Hatch is a pragmatic Go project template designed for rapid feature development and effortless service extraction. Modular, decoupled, and production-ready.


Why Hatch?

  • Service-ready – Extract modules into microservices without rewrites
  • Fast iteration – Deliver features independently and incrementally
  • Go-idiomatic – Simple, explicit, and dependency-free

Architecture

Hatch follows the Vertical Slice Architecture, where each feature is a self-contained unit that owns its domain logic, use cases, and infrastructure.

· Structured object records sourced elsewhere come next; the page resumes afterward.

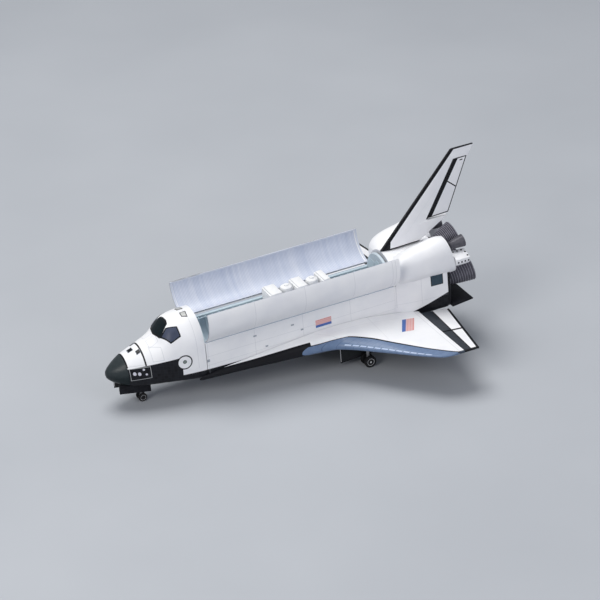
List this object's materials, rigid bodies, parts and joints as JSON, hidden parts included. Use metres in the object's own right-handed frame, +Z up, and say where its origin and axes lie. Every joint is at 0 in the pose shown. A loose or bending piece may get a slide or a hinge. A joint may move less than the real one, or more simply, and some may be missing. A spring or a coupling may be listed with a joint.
{
  "type": "space shuttle scale model",
  "caption": "Display model of a winged space shuttle orbiter on its landing gear, with hinged payload bay doors and turning wheels.",
  "frame": {"origin": "on the ground under the middle of the bounding box, where the wheels stand", "axes": "+X forward towards the nose, +Y to port, +Z up; the body hangs 3.9 degrees nose down on its gear"},
  "size_m": [0.1814, 0.1184, 0.09],
  "materials": {
    "white": "satin white paint",
    "black": "matt black paint",
    "carbon": "dark grey paint",
    "edge_grey": "blue grey paint",
    "bay_grey": "grey green paint",
    "window": "gloss dark grey paint",
    "bell": "dark metallic paint",
    "silver": "silver paint",
    "tyre": "matt black paint"
  },
  "bodies": {
    "airframe": {"nose_cap": "carbon", "forward_fuselage": "white", "thruster_module": "white", "windshield": "window", "mid_fuselage": "white", "bay_liner": "bay_grey", "aft_bulkhead": "bay_grey", "aft_fuselage": "white", "base_heat_shield": "black", "body_flap": "black", "fin": "white", "rudder": "white", "payload_cradle": "white", "forward_satellite": "white", "aft_satellite": "white", "upper_engine": "bell", "nose_gear_leg": "silver", "port_wing": "white", "port_leading_edge": "edge_grey", "port_inboard_elevon": "white", "port_outboard_elevon": "white", "port_pod": "white", "port_thruster_housing": "white", "port_nozzle": "bell", "port_engine": "bell", "port_nose_gear_door": "black", "port_main_gear_door": "black", "port_main_gear_leg": "silver", "starboard_wing": "white", "starboard_leading_edge": "edge_grey", "starboard_inboard_elevon": "white", "starboard_outboard_elevon": "white", "starboard_pod": "white", "starboard_thruster_housing": "white", "starboard_nozzle": "bell", "starboard_engine": "bell", "starboard_nose_gear_door": "black", "starboard_main_gear_door": "black", "starboard_main_gear_leg": "silver"},
    "port_door": {"port_bay_door": "white"},
    "starboard_door": {"starboard_bay_door": "white"},
    "nose_wheel_pair": {"nose_wheels": "tyre"},
    "port_wheel_pair": {"port_main_wheels": "tyre"},
    "starboard_wheel_pair": {"starboard_main_wheels": "tyre"}
  },
  "joints": [
    {"name": "port_door_hinge", "type": "hinge", "parent": "airframe", "child": "port_door", "pos_m": [0.04819, 0.01314, 0.0282], "axis": [-0.9977, 0, 0.0674], "range_deg": [-68, 107]},
    {"name": "starboard_door_hinge", "type": "hinge", "parent": "airframe", "child": "starboard_door", "pos_m": [0.04819, -0.01314, 0.0282], "axis": [0.9977, 0, -0.0674], "range_deg": [-91, 84]},
    {"name": "nose_wheels_spin", "type": "hinge", "parent": "airframe", "child": "nose_wheel_pair", "pos_m": [0.07418, 0, 0.00203], "axis": [0, 1, 0], "continuous": true},
    {"name": "port_wheels_spin", "type": "hinge", "parent": "airframe", "child": "port_wheel_pair", "pos_m": [-0.029, 0.01727, 0.00283], "axis": [0, 1, 0], "continuous": true},
    {"name": "starboard_wheels_spin", "type": "hinge", "parent": "airframe", "child": "starboard_wheel_pair", "pos_m": [-0.029, -0.01727, 0.00283], "axis": [0, 1, 0], "continuous": true}
  ]
}
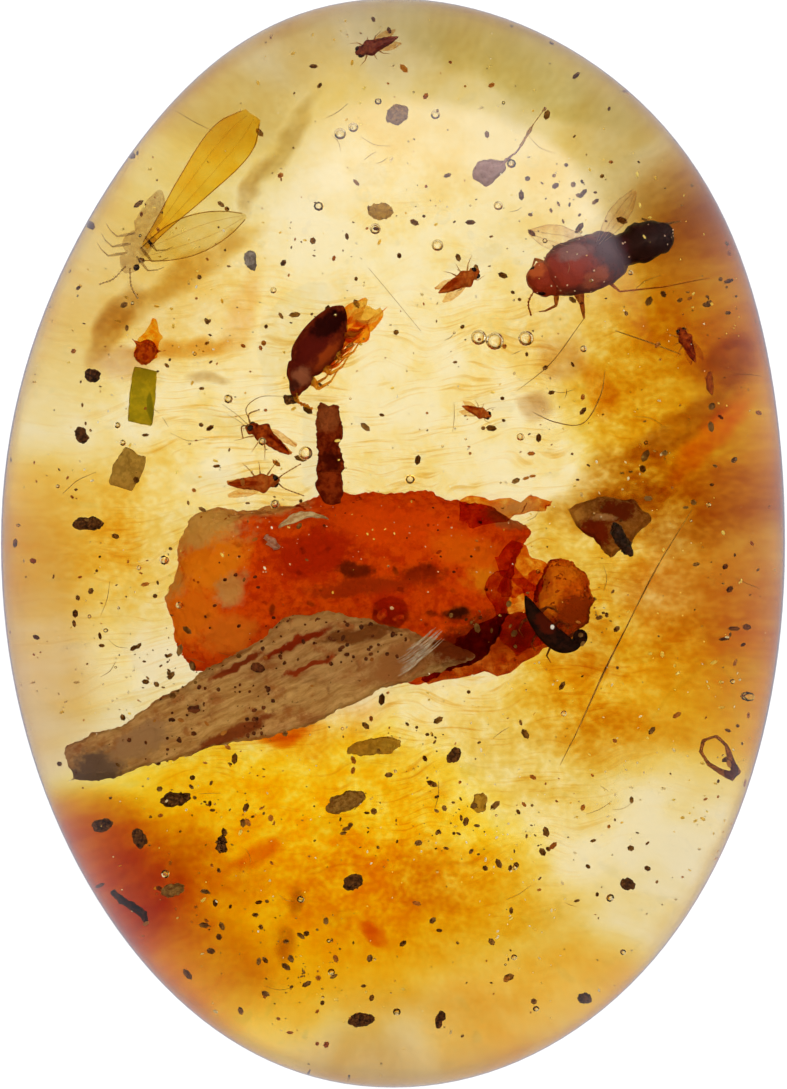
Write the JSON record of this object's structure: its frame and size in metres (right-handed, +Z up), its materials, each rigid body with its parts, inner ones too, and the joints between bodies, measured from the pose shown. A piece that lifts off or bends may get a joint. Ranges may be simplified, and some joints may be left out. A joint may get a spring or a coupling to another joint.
{
  "type": "insect in amber",
  "caption": "Polished oval amber cabochon, flat below and domed above, with beetles, midges and plant debris sealed inside.",
  "frame": {"origin": "middle of the flat base, under the centre of the oval", "axes": "+X across the oval, +Y along it towards the narrower end with the winged insect, +Z up out of the dome"},
  "size_m": [0.018, 0.025, 0.008],
  "materials": {
    "amber": "clear yellow, polished",
    "beetle_shell": "glossy red-brown to black shell",
    "midge_body": "glossy red-brown",
    "pale_wing": "thin golden membrane",
    "red_plant": "deep red plant tissue",
    "splinter_wood": "pale weathered grain",
    "orange_resin": "orange resin",
    "dark_bark": "rough dark bark",
    "leaf": "olive green leaf",
    "seed": "grey-brown seed coat",
    "fibre": "dark brown fibre",
    "dark_pellet": "dull dark brown",
    "pale_pellet": "dull olive grey"
  },
  "bodies": {
    "root": {"amber_upper": "amber", "amber_lower": "amber", "brown_beetle": "beetle_shell", "long_beetle": "beetle_shell", "black_beetle": "beetle_shell", "upper_midge": "midge_body", "lower_midge": "midge_body", "middle_gnat": "midge_body", "small_gnat": "midge_body", "right_gnat": "midge_body", "top_gnat": "midge_body", "winged_insect": "pale_wing", "plant_chunk": "red_plant", "wood_splinter": "splinter_wood", "resin_lump": "orange_resin", "rust_drop": "orange_resin", "bark_flake": "dark_bark", "twig": "dark_bark", "green_leaf_bit": "leaf", "olive_leaf_bit": "leaf", "winged_seed": "seed", "curled_fibre": "fibre", "root_fibre": "fibre", "red_spindle": "fibre", "dark_pellet_01": "dark_pellet", "dark_pellet_02": "dark_pellet", "dark_pellet_03": "dark_pellet", "dark_pellet_04": "dark_pellet", "dark_pellet_05": "dark_pellet", "dark_pellet_06": "dark_pellet", "dark_pellet_07": "dark_pellet", "dark_pellet_08": "dark_pellet", "dark_pellet_09": "dark_pellet", "dark_pellet_10": "dark_pellet", "dark_pellet_11": "dark_pellet", "dark_pellet_12": "dark_pellet", "dark_pellet_13": "dark_pellet", "dark_pellet_14": "dark_pellet", "dark_pellet_15": "dark_pellet", "dark_pellet_16": "dark_pellet", "pale_pellet_01": "pale_pellet", "pale_pellet_02": "pale_pellet", "pale_pellet_03": "pale_pellet", "pale_pellet_04": "pale_pellet", "pale_pellet_05": "pale_pellet", "pale_pellet_06": "pale_pellet"}
  },
  "joints": []
}
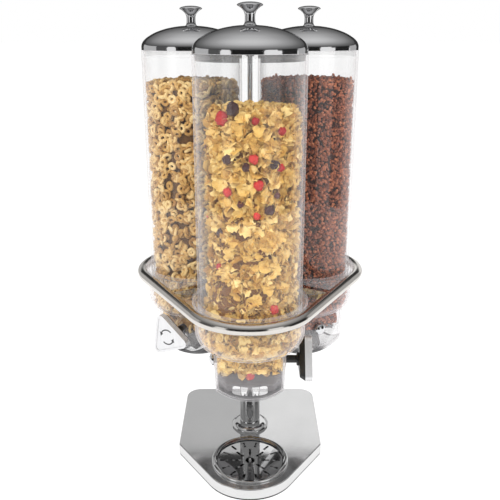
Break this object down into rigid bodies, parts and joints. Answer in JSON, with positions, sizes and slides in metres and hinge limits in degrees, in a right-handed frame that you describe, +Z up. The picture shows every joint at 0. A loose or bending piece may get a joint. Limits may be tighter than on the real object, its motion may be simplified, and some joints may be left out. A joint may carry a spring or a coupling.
{
  "type": "triple cereal dispenser",
  "caption": "Cereal dispenser: clear jars in a turning carrier on a post, each with a paddle rotor and knob, over a crumb tray in a polished base.",
  "frame": {"origin": "on the turning axis, at the surface that the base stands on", "axes": "+Z up along the post, -Y to the front where the crumb tray is"},
  "size_m": [0.32, 0.2999, 0.5996],
  "materials": {
    "mirror_steel": "mirror polished",
    "lid_chrome": "mirror polished",
    "plain_steel": "plain",
    "satin_metal": "satin",
    "clear_plastic": "clear gloss",
    "smoked_plastic": "smoked gloss",
    "black_plastic": "satin",
    "bush_plastic": "plain",
    "paddle_rubber": "satin",
    "rubber_pad": "matte",
    "seal_silicone": "satin"
  },
  "bodies": {
    "base": {"base_pad": "rubber_pad", "base_pan": "mirror_steel", "ballast_plate": "plain_steel", "ballast_screws": "plain_steel", "post": "mirror_steel", "post_bolt": "plain_steel", "post_flange": "mirror_steel", "pivot_bush": "bush_plastic"},
    "crumb_tray": {"crumb_tray": "mirror_steel"},
    "tray_grille": {"tray_grille": "mirror_steel"},
    "front_rotor": {"front_paddle_wheel": "paddle_rubber", "front_rotor_shaft": "black_plastic", "front_end_cap": "lid_chrome", "front_knob_back": "black_plastic", "front_knob_face": "satin_metal"},
    "front_jar": {"front_jar": "clear_plastic"},
    "front_lid": {"front_lid": "lid_chrome", "front_lid_seal": "seal_silicone", "front_lid_knob": "lid_chrome", "front_lid_screw": "plain_steel"},
    "right_rotor": {"right_paddle_wheel": "paddle_rubber", "right_rotor_shaft": "black_plastic", "right_end_cap": "lid_chrome", "right_knob_back": "black_plastic", "right_knob_face": "satin_metal"},
    "right_jar": {"right_jar": "clear_plastic"},
    "right_lid": {"right_lid": "lid_chrome", "right_lid_seal": "seal_silicone", "right_lid_knob": "lid_chrome", "right_lid_screw": "plain_steel"},
    "left_rotor": {"left_paddle_wheel": "paddle_rubber", "left_rotor_shaft": "black_plastic", "left_end_cap": "lid_chrome", "left_knob_back": "black_plastic", "left_knob_face": "satin_metal"},
    "left_jar": {"left_jar": "clear_plastic"},
    "left_lid": {"left_lid": "lid_chrome", "left_lid_seal": "seal_silicone", "left_lid_knob": "lid_chrome", "left_lid_screw": "plain_steel"},
    "carousel": {"carousel_hub": "plain_steel", "carrier_ring": "mirror_steel", "centre_rod": "mirror_steel", "rod_finial": "mirror_steel", "front_hopper": "clear_plastic", "front_outlet_bowl": "smoked_plastic", "front_rotor_trough": "clear_plastic", "right_hopper": "clear_plastic", "right_outlet_bowl": "smoked_plastic", "right_rotor_trough": "clear_plastic", "left_hopper": "clear_plastic", "left_outlet_bowl": "smoked_plastic", "left_rotor_trough": "clear_plastic"}
  },
  "joints": [
    {"name": "tray_lift", "type": "slide", "parent": "base", "child": "crumb_tray", "axis": [0, 0, 1], "range_m": [0, 0.05]},
    {"name": "grille_lift", "type": "slide", "parent": "crumb_tray", "child": "tray_grille", "axis": [0, 0, 1], "range_m": [0, 0.03]},
    {"name": "carousel_spin", "type": "hinge", "parent": "base", "child": "carousel", "pos_m": [0, 0, 0.23], "axis": [0, 0, 1], "continuous": true},
    {"name": "front_rotor_spin", "type": "hinge", "parent": "carousel", "child": "front_rotor", "pos_m": [0, -0.08701, 0.1687], "axis": [1, 0, 0], "continuous": true},
    {"name": "front_jar_lift", "type": "slide", "parent": "carousel", "child": "front_jar", "axis": [0, 0, 1], "range_m": [0, 0.06]},
    {"name": "front_lid_lift", "type": "slide", "parent": "front_jar", "child": "front_lid", "axis": [0, 0, 1], "range_m": [0, 0.08]},
    {"name": "right_rotor_spin", "type": "hinge", "parent": "carousel", "child": "right_rotor", "pos_m": [0.07535, 0.0435, 0.1687], "axis": [-0.5, 0.866, 0], "continuous": true},
    {"name": "right_jar_lift", "type": "slide", "parent": "carousel", "child": "right_jar", "axis": [0, 0, 1], "range_m": [0, 0.06]},
    {"name": "right_lid_lift", "type": "slide", "parent": "right_jar", "child": "right_lid", "axis": [0, 0, 1], "range_m": [0, 0.08]},
    {"name": "left_rotor_spin", "type": "hinge", "parent": "carousel", "child": "left_rotor", "pos_m": [-0.07535, 0.0435, 0.1687], "axis": [-0.5, -0.866, 0], "continuous": true},
    {"name": "left_jar_lift", "type": "slide", "parent": "carousel", "child": "left_jar", "axis": [0, 0, 1], "range_m": [0, 0.06]},
    {"name": "left_lid_lift", "type": "slide", "parent": "left_jar", "child": "left_lid", "axis": [0, 0, 1], "range_m": [0, 0.08]}
  ]
}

This approach enables fast delivery, clear boundaries, and effortless scalability as the domain evolves.

Module Organization

Each module lives under internal/ and follows a consistent vertical-slice layout: domain logic, features, and infrastructure are grouped inside the same bounded context.

internal/
├── note/
│   ├── domain/
│   │   ├── note_repository.go
│   │   └── note.go
│   ├── feature/
│   │   ├── archivenote/
│   │   │   ├── archive_note_handler.go
│   │   │   ├── archive_note_service.go
│   │   │   ├── archive_note_service_test.go
│   │   │   └── archive_note.go
│   │   ├── createnote/
│   │   │   ├── create_note_handler.go
│   │   │   ├── create_note_service.go
│   │   │   ├── create_note_service_test.go
│   │   │   └── create_note.go
│   │   └── listnotes/
│   │       ├── list_notes_handler.go
│   │       ├── list_notes_service.go
│   │       ├── list_notes_service_test.go
│   │       └── list_notes.go
│   ├── infra/
│   │   └── db/
│   │       └── postgres/
│   │           ├── note_query.go
│   │           └── note_repository.go
│   ├── mocks/
│   │   ├── NoteRepository.go
│   │   └── UseCase.go
│   └── note.go
└── pkg/
    ├── event/
    └── errs/

Structure overview:

  • domain/ → Entities, value objects, interfaces, and domain rules
  • feature/ → Independent use cases (each subfolder = one use case)
  • infra/ → Persistence, messaging, or external integrations
  • mocks/ → Generated test doubles for interfaces
  • pkg/ → Internal cross-cutting utilities and shared abstractions

Principles

  • Modular by default – Each module can live independently or evolve into a service
  • Feature-driven – Deliver use cases end-to-end in isolation
  • Dependency inversion – Domain defines interfaces, infrastructure implements them
  • Explicit over magical – No hidden frameworks, just clear Go code
  • Intent-revealing structure – Folder names express business purpose
  • Simplicity first – Add layers only when complexity demands it

Simple. Explicit. Modular. Production-ready.